The client, in fact, started the project in the island in 2014, but the people of Hormuz burned some parts of the construction. Afterwards the client decided to have a more calculated presence in Hormoz, explained the architects.
Due to limitations of resources, a participative process has been set up by the client and the architects. Then they held many multi-disciplinary brainstorming workshops for the "Presence in Hormoz" as an overarching vision, which was further developed to a set of strategies and tactics of an intervention plan.
"The first series of project that were planned to be executed based on environmental, self-sufficiency, and simple implementation features is going to target a sort of Hormoz-oriented tourism infrastructure: A community center, a tourist information center, a passenger station, a series of bicycle rental stations, cafes and restaurants, a waste recycling management center, a variety of tourist accommodation centers, multiple urban public spaces," added the architects.
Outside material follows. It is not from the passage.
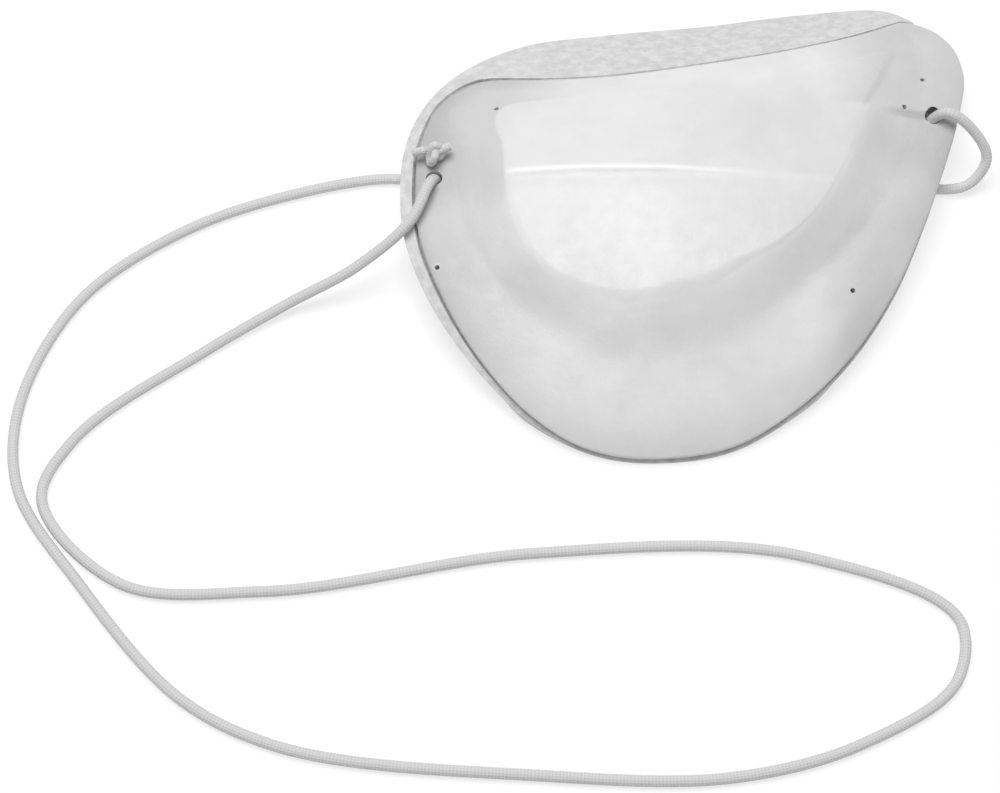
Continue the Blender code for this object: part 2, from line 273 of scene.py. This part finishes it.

"First, a community center was set up temporarily to gain the participation of Hormozians."
Then the architects set up a series of studies on the morphology and constituting elements of the Rong Cultural Centre. After consideration of local and international case studies, the design team came to the conclusion that the rammed soil system and especially Nader Khalili’s SUPERADOBE could be appropriated and retrofitted with more contemporary solutions to be used in Hormoz.
"Rong" was the name that the architects chose for this complex. Rong is an urban space that people can walk on it. It has harmony with the island’s geomorphology and is iconic at the same time.
Its presence in Hormoz brings pride for Hormozians. In its implementation, the adopted sandbag technology was combined with steel structure covered with cement.
Two domed structures create a stepped urban platform that the Hormuz people can sit and interact, or spend their daily life. One dome contains tourist information centre, and the other offers a cafe space. Underneath the urban stairs, the architects design storage, kitchen and a recycling collection space.
"Rong accepts the people's reality and invites their participation and engagement. It is sustainable and recyclable and, it is built fast and with ease and as such, it can be replicated again and again," explained the studio.
"Perhaps we can summarize the design policies and construction goals of this project in few questions that we can ask from ourselves and the architecture," the architects asked.
"Can architecture bring back booming era to the poor city of Hormoz and draw a more hopeful future for Hormozians? Can architecture save us from an unnecessary conflict?"
"Can architecture function as an active agent in an environmental issue by protecting limited soil resources from unfair plunder and save it for the next generation?"
"Can a Lab Experiment of building our predecessor (Architect Khalili) transform to a full-fledged Urban Solution? Can a public topographic space be built based on natural geo-contours and out of local ego-particles?"
"Can we secure our intervention steps by testing techniques prior to the field? Does a building need to be “tall” to change the skyline?"